_SUPPLIED DATA:_
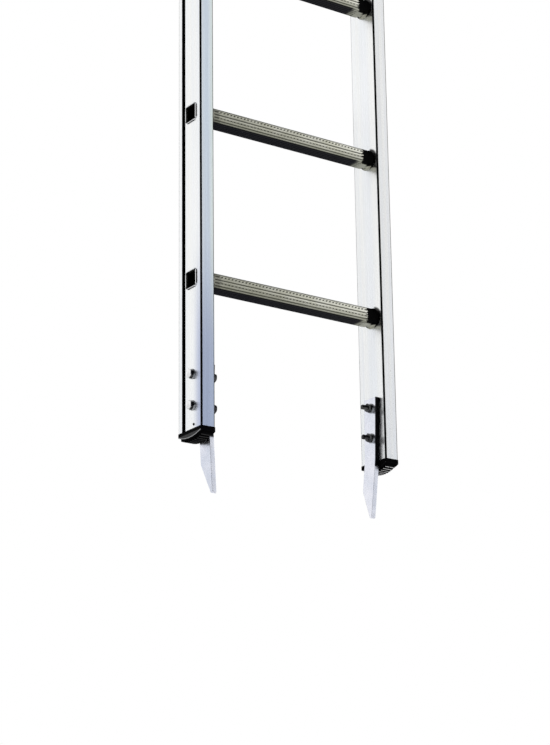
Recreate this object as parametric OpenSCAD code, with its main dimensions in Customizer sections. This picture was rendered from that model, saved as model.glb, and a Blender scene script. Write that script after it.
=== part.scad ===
// Two-section push-up extension ladder, stored with the fly section raised by three rungs.
// Millimetres, +Z up along the stiles, X along the rungs.
// Origin: on the ground between the spike tips, in the middle of the width and the depth.

/* [Stiles] */
// Overall width over the outer webs
ladder_w = 376; // [320:2:460]
// Thickness of a stile, across the ladder
stile_t = 25.5; // [22:0.5:32]
// Depth of a stile, front to back
stile_d = 65; // [60:1:80]
// Wall of the stile extrusion
stile_wall = 1.8; // [1.4:0.1:2.5]
// Outer corner radius of the stile extrusion
stile_r = 3; // [1.5:0.1:4]
// Gap between the base section and the fly section
section_gap = 4; // [3:0.5:8]

/* [Guide groove] */
// Width of the groove in the outer web
groove_w = 10; // [9:0.5:12]
// Depth of the groove
groove_depth = 6; // [5:0.5:8]
// Plain strip between the groove and the edge that faces the other section
groove_edge = 11; // [9:0.5:14]

/* [Rungs] */
// Rungs in each section
rung_count = 8; // [6:1:9]
// Rung spacing
rung_pitch = 280; // [250:5:300]
// Side of the square rung tube
rung_w = 27; // [25:0.5:28]
// Wall of the rung tube
rung_wall = 1.6; // [1.2:0.1:2.5]
// Corner radius of the rung tube
rung_r = 5; // [3:0.5:7]
// Rung axis behind the free narrow face of its stile
rung_y = 27; // [25:0.5:29]
// First base rung above the cut end of the stile
base_first_rung = 242; // [220:1:280]
// First fly rung above the cut end of the stile
fly_first_rung = 130; // [120:1:150]
// Stile above the last rung
stile_top = 138; // [120:1:180]

/* [Extension] */
// Rungs that the fly section is raised by, above its lowest place
raised_rungs = 3; // [0:1:5]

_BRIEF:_
Return a word-for-word copy of the lines from the beginning of the listing to the line holding "section_gap = 4; // [3:0.5:8]", both kept.

_COMPLETE RESPONSE:_
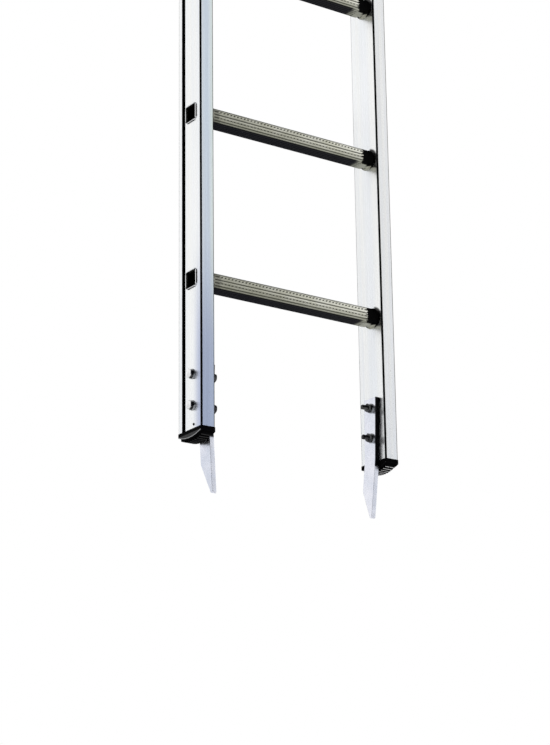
Recreate this object as parametric OpenSCAD code, with its main dimensions in Customizer sections. This picture was rendered from that model, saved as model.glb, and a Blender scene script. Write that script after it.
=== part.scad ===
// Two-section push-up extension ladder, stored with the fly section raised by three rungs.
// Millimetres, +Z up along the stiles, X along the rungs.
// Origin: on the ground between the spike tips, in the middle of the width and the depth.

/* [Stiles] */
// Overall width over the outer webs
ladder_w = 376; // [320:2:460]
// Thickness of a stile, across the ladder
stile_t = 25.5; // [22:0.5:32]
// Depth of a stile, front to back
stile_d = 65; // [60:1:80]
// Wall of the stile extrusion
stile_wall = 1.8; // [1.4:0.1:2.5]
// Outer corner radius of the stile extrusion
stile_r = 3; // [1.5:0.1:4]
// Gap between the base section and the fly section
section_gap = 4; // [3:0.5:8]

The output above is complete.